--- start of SUPPLIED INFORMATION ---
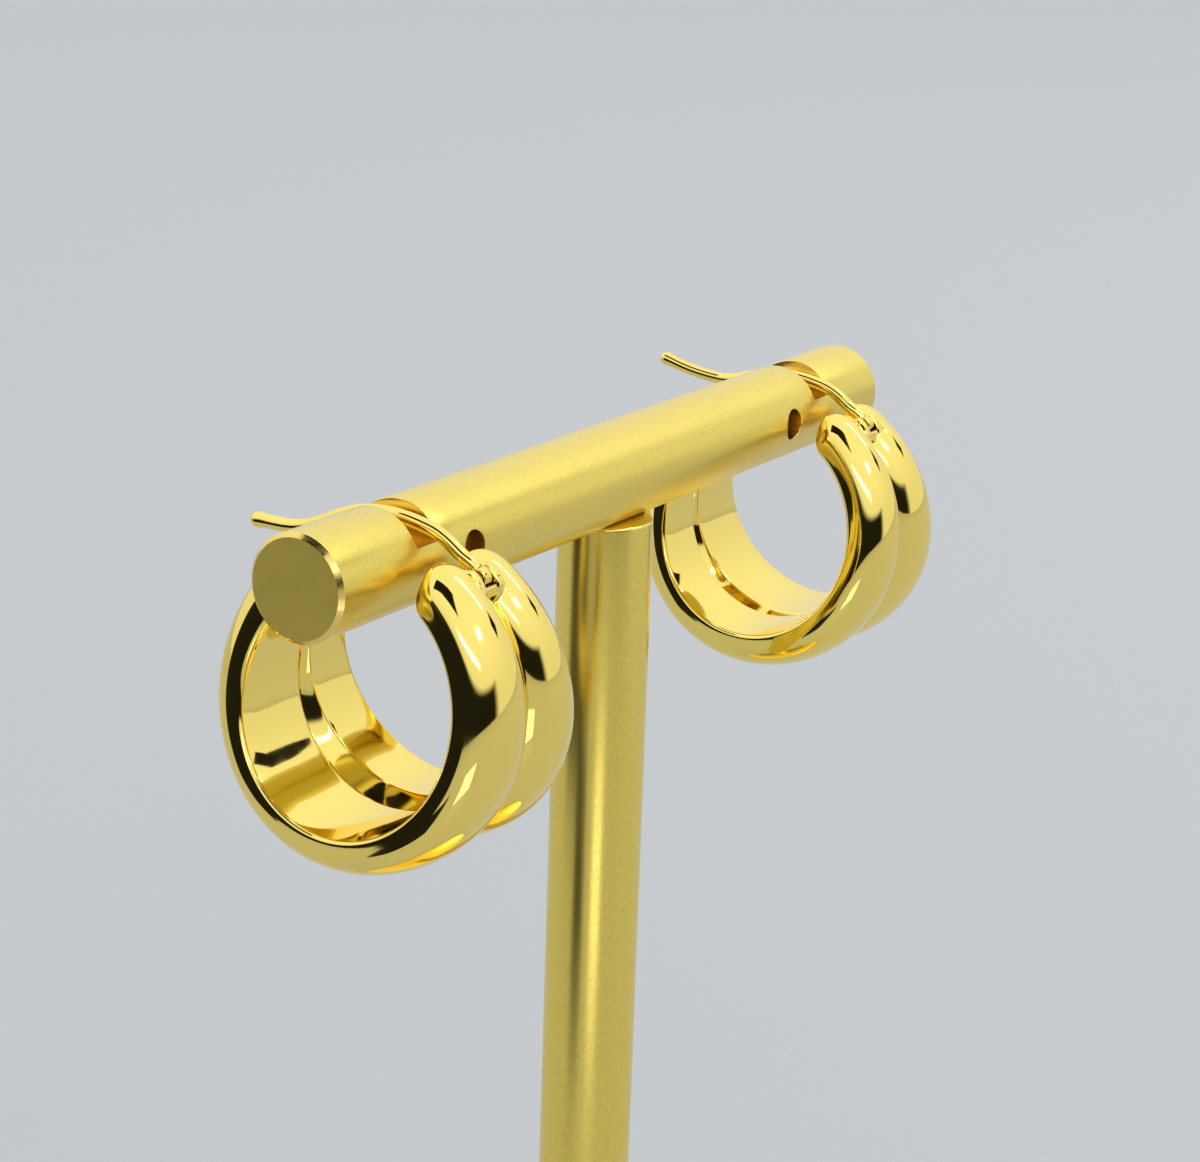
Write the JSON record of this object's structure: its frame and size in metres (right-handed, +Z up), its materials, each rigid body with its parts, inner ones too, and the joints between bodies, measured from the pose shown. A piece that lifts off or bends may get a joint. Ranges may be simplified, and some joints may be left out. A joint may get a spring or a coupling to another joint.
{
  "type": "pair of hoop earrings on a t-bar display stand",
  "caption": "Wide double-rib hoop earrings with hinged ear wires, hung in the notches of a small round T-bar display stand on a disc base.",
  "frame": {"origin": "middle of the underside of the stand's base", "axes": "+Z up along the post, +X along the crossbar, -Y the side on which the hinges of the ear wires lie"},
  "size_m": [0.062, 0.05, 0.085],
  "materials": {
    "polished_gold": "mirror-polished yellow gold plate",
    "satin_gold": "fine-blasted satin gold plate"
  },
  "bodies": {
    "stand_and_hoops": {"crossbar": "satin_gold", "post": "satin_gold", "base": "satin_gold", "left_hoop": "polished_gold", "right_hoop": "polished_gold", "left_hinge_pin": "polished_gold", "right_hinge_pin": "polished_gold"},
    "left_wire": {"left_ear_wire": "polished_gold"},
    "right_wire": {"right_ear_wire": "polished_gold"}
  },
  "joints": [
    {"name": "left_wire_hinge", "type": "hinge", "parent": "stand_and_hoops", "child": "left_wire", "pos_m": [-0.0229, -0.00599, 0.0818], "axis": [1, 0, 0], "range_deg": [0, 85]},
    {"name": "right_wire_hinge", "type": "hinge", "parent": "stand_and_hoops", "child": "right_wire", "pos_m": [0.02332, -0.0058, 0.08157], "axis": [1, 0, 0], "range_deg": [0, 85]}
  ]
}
--- end of SUPPLIED INFORMATION ---
• TASK OBJECTIVE:
Give back each line above precisely as it stands.

• ANSWER FOR THE TASK:
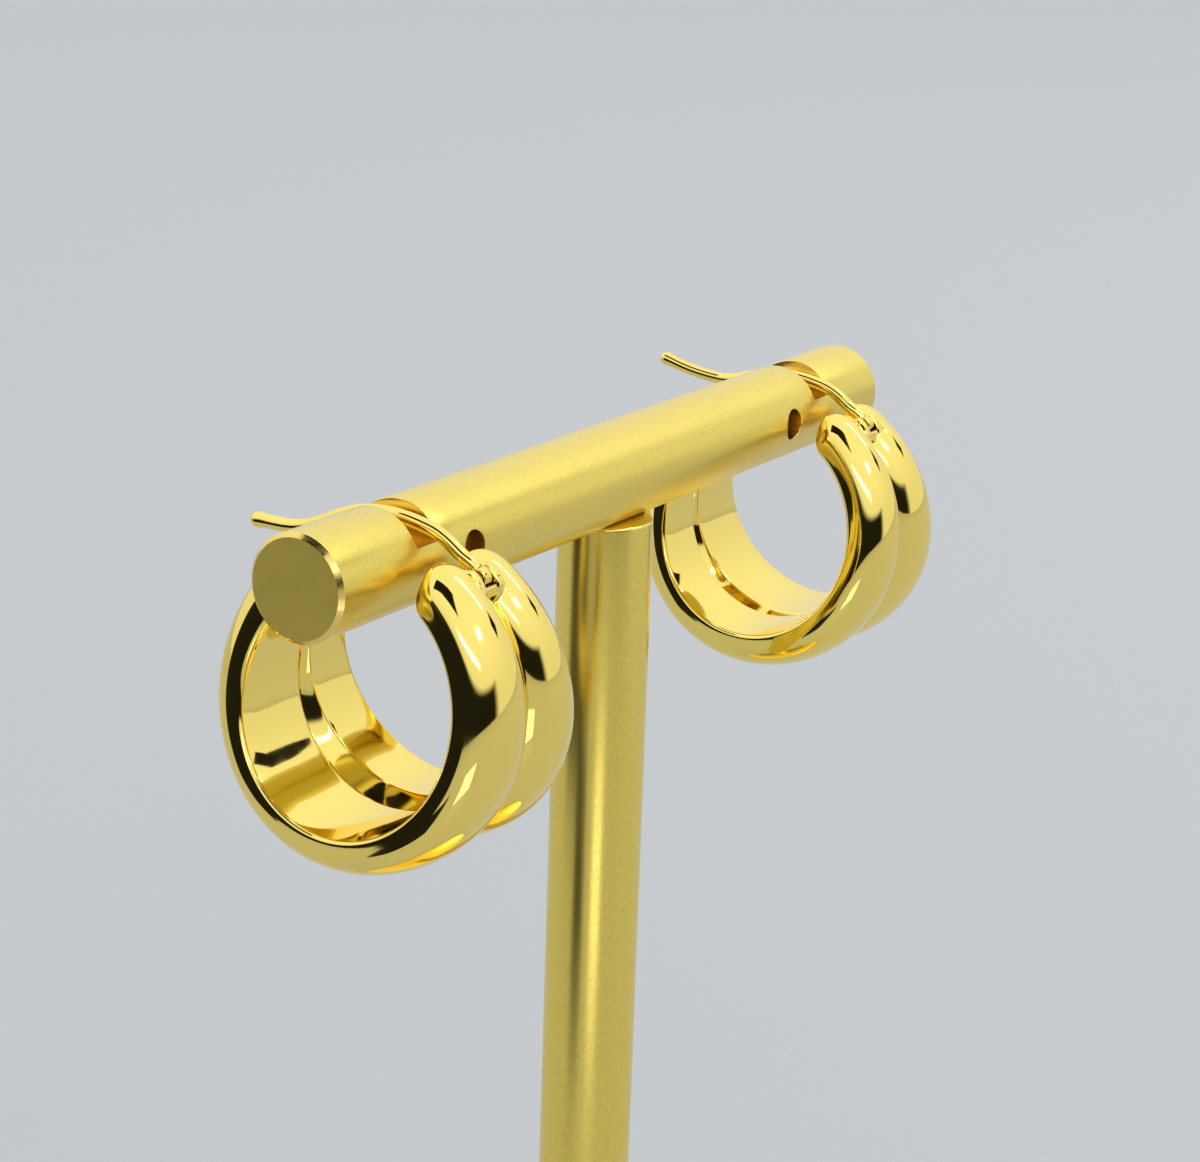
Write the JSON record of this object's structure: its frame and size in metres (right-handed, +Z up), its materials, each rigid body with its parts, inner ones too, and the joints between bodies, measured from the pose shown. A piece that lifts off or bends may get a joint. Ranges may be simplified, and some joints may be left out. A joint may get a spring or a coupling to another joint.
{
  "type": "pair of hoop earrings on a t-bar display stand",
  "caption": "Wide double-rib hoop earrings with hinged ear wires, hung in the notches of a small round T-bar display stand on a disc base.",
  "frame": {"origin": "middle of the underside of the stand's base", "axes": "+Z up along the post, +X along the crossbar, -Y the side on which the hinges of the ear wires lie"},
  "size_m": [0.062, 0.05, 0.085],
  "materials": {
    "polished_gold": "mirror-polished yellow gold plate",
    "satin_gold": "fine-blasted satin gold plate"
  },
  "bodies": {
    "stand_and_hoops": {"crossbar": "satin_gold", "post": "satin_gold", "base": "satin_gold", "left_hoop": "polished_gold", "right_hoop": "polished_gold", "left_hinge_pin": "polished_gold", "right_hinge_pin": "polished_gold"},
    "left_wire": {"left_ear_wire": "polished_gold"},
    "right_wire": {"right_ear_wire": "polished_gold"}
  },
  "joints": [
    {"name": "left_wire_hinge", "type": "hinge", "parent": "stand_and_hoops", "child": "left_wire", "pos_m": [-0.0229, -0.00599, 0.0818], "axis": [1, 0, 0], "range_deg": [0, 85]},
    {"name": "right_wire_hinge", "type": "hinge", "parent": "stand_and_hoops", "child": "right_wire", "pos_m": [0.02332, -0.0058, 0.08157], "axis": [1, 0, 0], "range_deg": [0, 85]}
  ]
}